Although the weather hasn't yet deigned to relent, and we remain in the firmly fixed aura of winter, our atmosphere icy, windy and snow-beset, our two backyard composters, weekly recipients of kitchen waste, are now finally beginning to diminish in their frozen bulk, allowing us to resume our twice-weekly dumps. And it certainly is not thanks to milder temperatures thawing out the composter contents to allow them to gradually and inevitably turn from recognizable fruit-and-vegetable scraps into garden-quality compost.

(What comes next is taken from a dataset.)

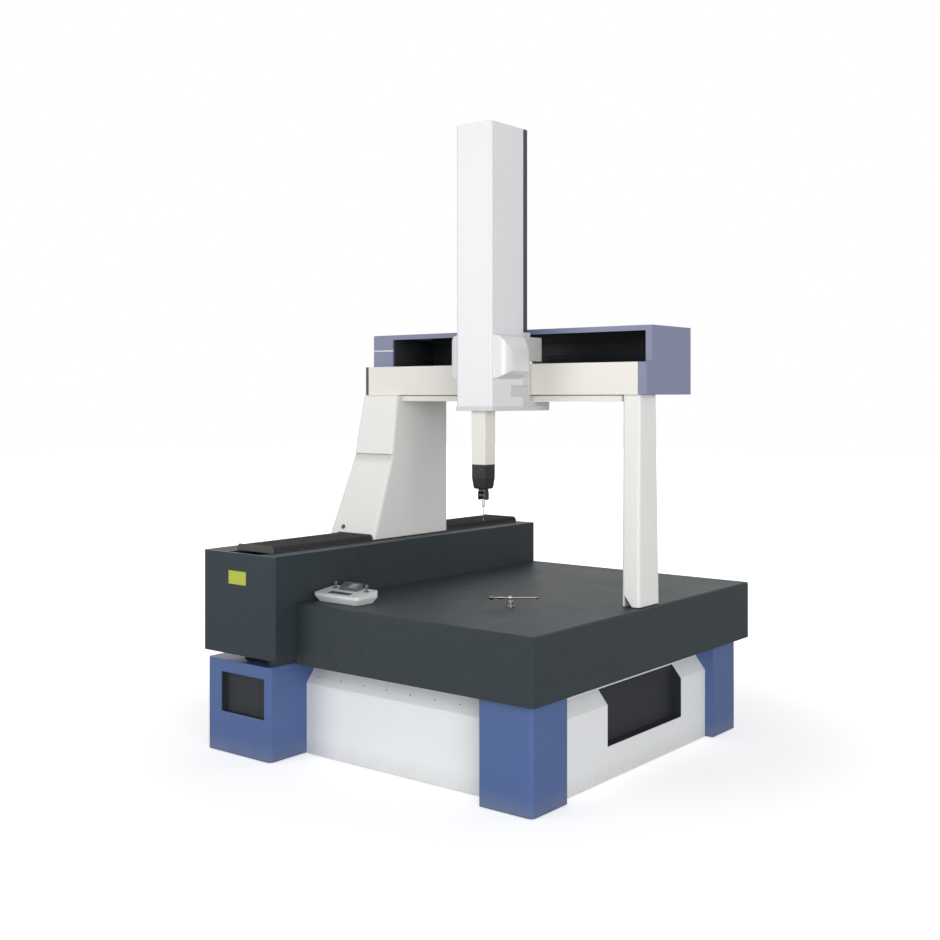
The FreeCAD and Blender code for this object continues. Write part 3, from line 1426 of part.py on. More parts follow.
save("x_drive_pulley", pulley(x_drive, False))
save("x_idler_pulley", pulley(x_idler, True))
save("x_scale", x_scale())
save("carriage_body", carriage_body())
save("z_cover", z_cover())
save("z_cover_back", z_cover_back())
save("bottom_plate", bottom_plate())
save("side_fairings", side_fairings())
save("carriage_air_bearings", carriage_air_bearings())
save("z_balance_cylinder", z_balance_cylinder())
save("ram", ram())
save("z_balance_rod", z_balance_rod())
save("probe_head", probe_head())
save("head_rotor", head_rotor())
save("probe_knuckle", probe_knuckle())
save("touch_probe", touch_probe())
save("stylus", stylus())
save("pendant_lower_shell", pendant_lower_shell())
save("pendant_upper_shell", pendant_upper_shell())
save("pendant_display", pendant_display())
save("pendant_keypad", pendant_keypad())
for side, x_stick in STICKS.items():
    save(side + "_gimbal", gimbal(x_stick))
    save(side + "_joystick", joystick(x_stick))
save("ball_stand", ball_stand())
save("ball_bar", ball_bar())
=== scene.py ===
"""Dresses the coordinate measuring machine: finishes for its parts, bellows, pendant, probe and trim."""
import json
import math

import bmesh
import bpy
from bpy.props import FloatProperty, FloatVectorProperty, IntProperty, PointerProperty
from bpy.types import Operator, Panel, PropertyGroup
from mathutils import Euler, Matrix, Vector


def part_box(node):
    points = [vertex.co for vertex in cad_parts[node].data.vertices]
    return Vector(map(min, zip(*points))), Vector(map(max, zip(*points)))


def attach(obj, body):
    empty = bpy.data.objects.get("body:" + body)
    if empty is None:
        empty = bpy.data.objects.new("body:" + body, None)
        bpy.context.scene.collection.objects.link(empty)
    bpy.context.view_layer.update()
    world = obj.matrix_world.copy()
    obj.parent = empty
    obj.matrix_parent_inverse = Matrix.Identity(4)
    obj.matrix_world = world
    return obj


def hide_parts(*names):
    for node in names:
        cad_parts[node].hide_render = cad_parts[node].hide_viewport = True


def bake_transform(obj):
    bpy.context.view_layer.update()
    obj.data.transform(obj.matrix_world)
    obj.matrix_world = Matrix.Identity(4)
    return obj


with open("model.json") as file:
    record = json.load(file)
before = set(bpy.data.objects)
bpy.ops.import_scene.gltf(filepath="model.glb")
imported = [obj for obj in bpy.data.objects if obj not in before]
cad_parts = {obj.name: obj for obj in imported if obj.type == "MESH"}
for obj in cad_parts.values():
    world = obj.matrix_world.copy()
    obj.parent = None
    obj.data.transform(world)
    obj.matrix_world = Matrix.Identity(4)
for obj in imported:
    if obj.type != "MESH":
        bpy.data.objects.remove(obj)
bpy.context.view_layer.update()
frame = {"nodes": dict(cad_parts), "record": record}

bl_info = {
    "name": "Measuring machine finishes",
    "version": (1, 0, 0),
    "blender": (4, 5, 0),
    "location": "3D View > Sidebar > Machine",
    "description": "Dresses a coordinate measuring machine and its hand pendant",
    "category": "Object",
}

FINISH_OF = {
    "pendant_lower_shell": "pendant_blue",
    # The leg's finish carries a painted shade band under its ledge.
    "left_leg": "grooved_leg",
    "table_inserts": "screw_black",
}
LEG_FOOT_HEIGHT = 0.400
LEG_FOOT_SLOPE = 0.134
# Height of the painted shade band under the leg's ledge.
LEG_SHADE_HEIGHT = 0.050
SLOT_OF = {part["node"]: part["material_slot"] for part in frame["record"]["subparts"]}


def linear(shade):
    """Scene value of a shade given from 0 to 255."""
    share = shade / 255
    return share / 12.92 if share <= 0.04045 else ((share + 0.055) / 1.055) ** 2.4


# Colour of real dust near the floor, also used for the painted light that makes upward faces paler.
DUST_AND_TOP_LIGHT = [linear(150), linear(148), linear(142), 1.0]


def tint(name, description, *shades):
    """Colour setting with its default given as red, green and blue from 0 to 255."""
    return FloatVectorProperty(name=name, description=description, subtype="COLOR", size=3, min=0, max=1,
                               default=[linear(shade) for shade in shades])


def length(name, description, default):
    """Length setting in metres."""
    return FloatProperty(name=name, description=description, unit="LENGTH", default=default, min=0)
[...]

It is the re-awakening of the raccoons. Who have resumed their nightly visits to the composters. My husband keeps the composter lids loosely capping the contents. We've had incidents in the past when the tightly-clad lids have infuriated the raccoons to the degree that they'll take to destroying the composter in their furious attempts to get at the contents. On one occasion a young raccoon had been trapped inside one of the composters when the lid turned back around, clamping tight, and refusing exit to the creature. We'd no idea how long he had been trapped, but he was swift in exiting once my husband raised the lid for his release.
They make no mess, never scatter the contents outside the composters. They simply take what appeals to them and politely leave the lids ajar without creating a nasty scene for our later clean-up. So we welcome them; if what we discard is of use to these urban-rural animals that delight us in their occasional sighting and with whom we share our environment, then so be it.
We hear them sometimes, when a dull thud will alert us to the fact that they're in the backyard, rooting about in the composters. And we see them also, on occasion, when curiosity brings them to the front of the house to harvest treats for themselves in the covered feeder that my husband keeps stocked for squirrels and birds, below the bird feeder that squirrels are unable to access.
The doves roost on our porch during the day and the raccoons and wild rabbits come stealthily along during nighttime hours, and when we witness their presence, it's a calming, enjoyable feeling of being at one with nature that overtakes us. Although it's we who have the enormous advantage and the responsibility to respect the other creatures who inhabit our landscape.